The University of California, Davis has used a financial aid app to help with important documentation. The tool, which it developed with a third-party vendor, streamlines the process of verifying information — such as family income and Social Security numbers — used to calculate financial aid eligibility.

“This application provides the functionality necessary for a student to upload documents and provide an electronic signature where necessary,” says Deborah Agee, director of UC Davis’s Financial Aid and Scholarships.

2. Interactive Campus Maps Provide Navigation and Historical Context

Forget the paper map. Many colleges are loading their campus maps into an interactive application that new students can take with them anywhere on (or off) campus. The apps also provide virtual tours to prospective students.

Harvard University’s Official Mobile Tour is chock-full of current photos of the Cambridge, Mass., campus that can quickly be compared with historical shots with just a swipe on a smartphone. The app even provides glimpses of significant points near a student’s location on campus.

3. Mobile Apps Can Boost Safety

Florida State University’s SeminoleSAFE app was a collaboration among FSU police and several campus departments to aggregate alerts about everything from hazardous weather to active shooters and for users to report emergency and nonemergency incidents.

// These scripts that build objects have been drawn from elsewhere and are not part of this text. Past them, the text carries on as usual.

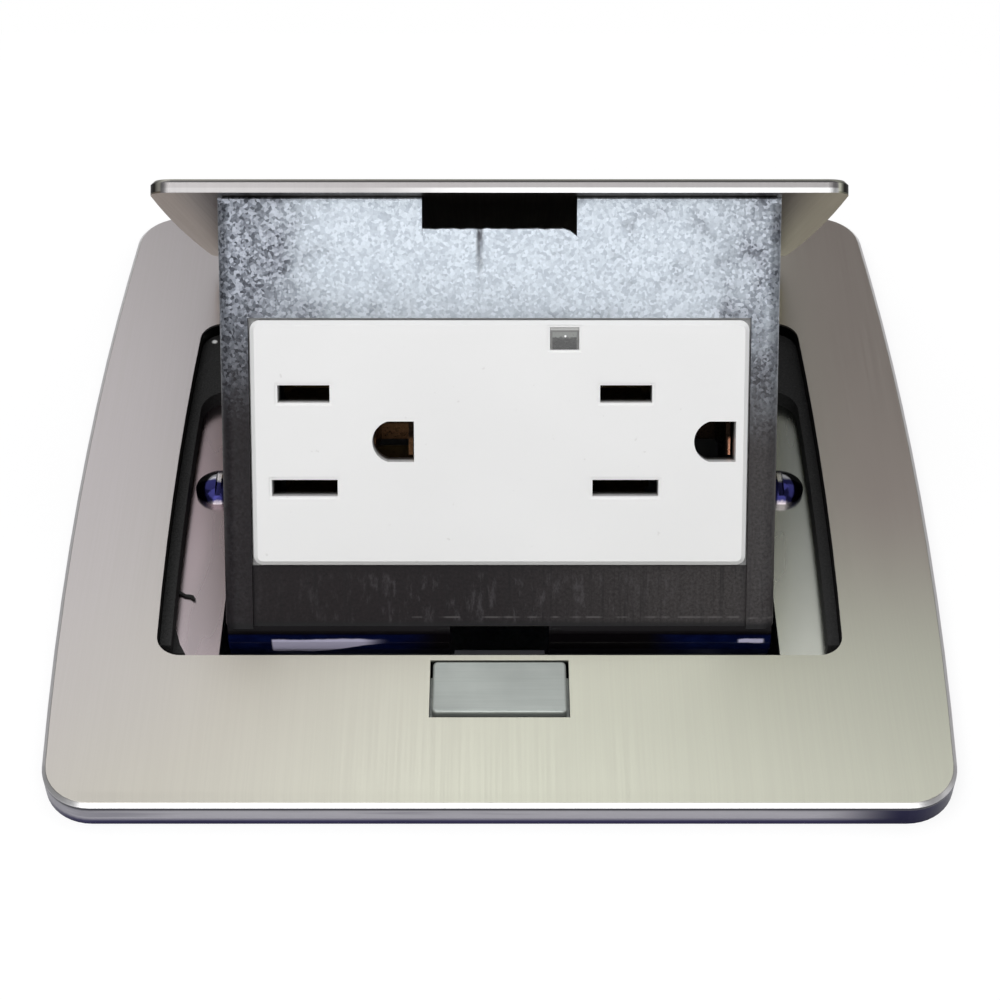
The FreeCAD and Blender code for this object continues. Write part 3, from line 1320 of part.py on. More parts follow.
for item in doc.Objects:
    if "Invalid" in item.State or "Error" in item.State:
        raise RuntimeError("%s did not compute: %s" % (item.Name, item.State))
for node in nodes:
    if node.Shape.isNull() or not node.Shape.isValid():
        raise RuntimeError("%s has no valid shape" % node.Label)

os.makedirs("parts", exist_ok=True)
for node in nodes:
    node.Shape.exportStep("parts/%s.step" % node.Label)
    print("%-26s %2d solids %10.1f mm3" % (node.Label, len(node.Shape.Solids), node.Shape.Volume))
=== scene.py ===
"""Looks of the pop-up floor socket box, lid raised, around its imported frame.

Places in the looks and pieces are millimetres in one of three spaces. The row's is the frame's
own. The panel's lies on the leaning socket panel: X across, Y up with 0 at its top edge, Z out of
its face. The lid's starts at the hinge pin and lies level once the lid is shut.
"""
import bpy
import bmesh
import math
from mathutils import Matrix, Vector, noise


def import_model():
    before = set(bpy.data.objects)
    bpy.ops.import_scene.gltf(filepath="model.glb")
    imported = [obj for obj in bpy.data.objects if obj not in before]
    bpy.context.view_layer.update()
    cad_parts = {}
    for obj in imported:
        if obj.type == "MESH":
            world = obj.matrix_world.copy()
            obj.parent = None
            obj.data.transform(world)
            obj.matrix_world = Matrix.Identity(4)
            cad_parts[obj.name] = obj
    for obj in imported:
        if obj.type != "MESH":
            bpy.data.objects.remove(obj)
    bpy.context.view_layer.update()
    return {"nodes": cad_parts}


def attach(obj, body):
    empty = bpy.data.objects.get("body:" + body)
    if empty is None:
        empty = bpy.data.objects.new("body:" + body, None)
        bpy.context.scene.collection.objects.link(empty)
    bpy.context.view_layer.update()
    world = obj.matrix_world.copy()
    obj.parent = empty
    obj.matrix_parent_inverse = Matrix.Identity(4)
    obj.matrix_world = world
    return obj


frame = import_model()
nodes = frame["nodes"]
MM = 0.001

# the three spaces: origin in millimetres and turn about X in degrees
SPACES = {"row": ((0.0, 0.0, 0.0), 0.0), "panel": ((0.0, 4.31, 116.2), 52.9),
          "lid": ((0.0, 41.8, 51.2), -47.9)}

# cover plate, in the row's space
FLOOR = 64.0
PLATE_TOP = 68.8
BEVEL_SHADED_FROM = 67.98    # the bevel above this height is shaded level, like the top
COLLAR_HALF = 49.0           # the plate's walls inside this square belong to its openings
# the navy on the lip is a painted reflection
LIP_NAVY_REFLECTION_FROM = (-34, -50)   # towards the front, the lip's lower part may turn navy
SCRATCHED = (46.5, -13.5)

# lid, in its own space
LID_UNDERSIDE = 16.0
LID_FRONT = -76.3

# panel, in its own space; a pair says where something starts and where it is full
RUN_MARK_X = -2.6
STRIP_SMUDGED_FROM = (-50.5, -52.0)
CREASE_Y = -57.2
# painted shadow along the strip's bottom edge
STRIP_BOTTOM_SHADOW = (-57.5, -58.3)
FACE_RECESSED_FROM = -0.2
WINDOW_X = 8.7
WINDOW_GLINT = (8.8, -18.5)
# below here the copper in the holes gets painted light
HOLES_PAINTED_LIGHT_BELOW = (-32.5, -33.2)

# folds and rolls of the panel's sheet, in the panel's space
PANEL_TOP = -0.85
NOTCH_HALF = 10.3
NOTCH_STEPS = 24
TORN_CORNER_X = 9.0
FOLD_END = 36.8
ROLL_START, ROLL_END = 6.8, 37.3
SHEET = 0.8


# ---- node graphs -----------------------------------------------------------------------------

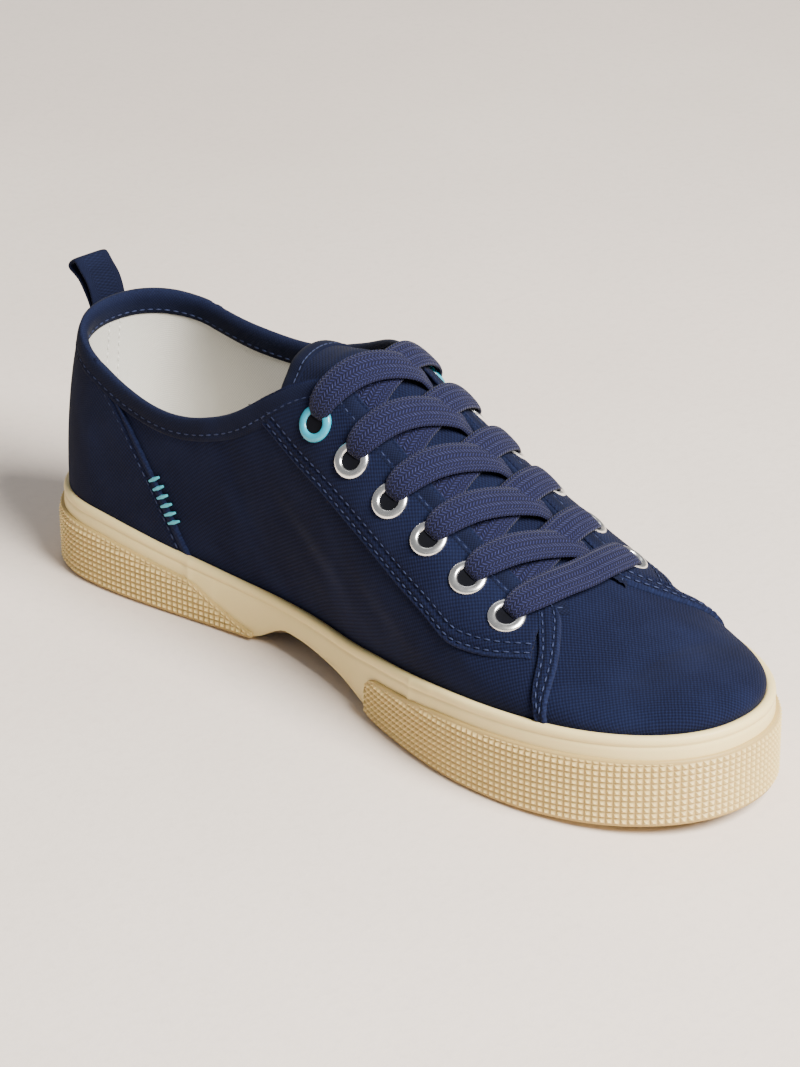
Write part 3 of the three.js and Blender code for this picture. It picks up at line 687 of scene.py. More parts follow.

“Few applications can claim to have the potential of having a real impact on keeping the user safe, and this application has certainly been designed from the ground up for that purpose,” says Major Jim Russell, FSU’s deputy chief of police, in an article announcing the app.

The app also includes a Friend Walk feature that allows users to send a notification to a friend or family member to track their walk via GPS.

4. Applications Boost Dining Convenience

Whether you’re a student in search of which dining hall is serving pizza or a student with strict dietary restrictions, dining apps have added a dash of convenience to eating on campus.

The Dining@PSU app at Penn State University offers menus and maps for each dining location, and it lets users track their calories.

The University of Illinois’s Dining Mobile App has a menu search feature (so pizza-loving students can track down a slice) and works with students’ meal plan money, so they’ll only need to bring their phones when they’re off to lunch.